The current shortage of nurses in the UK could have been anticipated, said the Migration Advisory Committee

The current shortage of nurses in the UK could have been anticipated, said the Migration Advisory Committee (MAC).

It has reluctantly recommended that nurses remain on the government’s shortage occupation list, which means positions are available to migrants outside the European Economic Area.

However MAC said that health, care and independent sectors should have spotted the problem.

Factors including an aging population, problems with training staff, pay and recruitment have also been compounded by the government’s squeeze on NHS budgets, MAC said.

It is predicted to take another three years before there are enough UK-born nurses to meet demand, according to Department of Health’s evidence to MAC.
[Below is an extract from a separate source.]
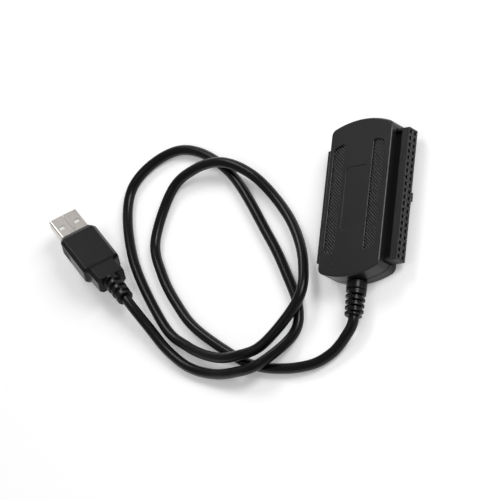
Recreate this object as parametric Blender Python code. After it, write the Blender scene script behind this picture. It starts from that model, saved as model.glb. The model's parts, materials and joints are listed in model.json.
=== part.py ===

There was no shortage a year ago, but nurses were added to the shortage occupation list (SOL) in October as an interim measure to make sure there were enough nurses to cope with winter pressures.

Professor Sir David Metcalfe who chairs MAC said: “We have reluctantly made this recommendation. However, there is good reason why the supply of nurses cannot be sourced domestically.

“There seems to be an automatic presumption that non-EEA skilled migration provides the health and care sector with a ‘Get Out Of Jail Free’ card.”

MAC found evidence that some employers are using non-EEA nurses to save money, rather than finding other solutions to the shortage.

It said the nursing shortage in England is “closely linked” to the decision to cut training places by almost a fifth between 2009 and 2013.

It found that poor workforce planning was a problem and had not considered the demand for nurses in the care and independent sectors until recently.

Financial pressures on the NHS including the ongoing pay restraint for nurses played a key role in the shortage, said MAC. It could also have given employers an incentive to recruit migrant nurses at for less money.

MAC has previously found that on average migrant nurses are paid £6,000 less than equivalent UK workers.

The Royal college of Nursing’s (RCN) director of nursing, policy and practice Professor Dame Donna Kinnair said it was a “positive and forward-thinking recommendation” but it “lays bare the short term decisions and failure to plan for the long term which has led to this position”.

She said it was essential the UK is able to train and retain enough of its own nurses by ensuring “there are enough training places and that nursing receives the pay, recognition and respect that it deserves to attract people to the profession”.

However NHS Employers chief executive Danny Mortimer said he was “delighted” with the recommendation.

He said MAC’s suggestion that the NHS was underpaying international recruiters as a master of policy “misunderstands the way in which previous service in the NHS is recognised by employers”.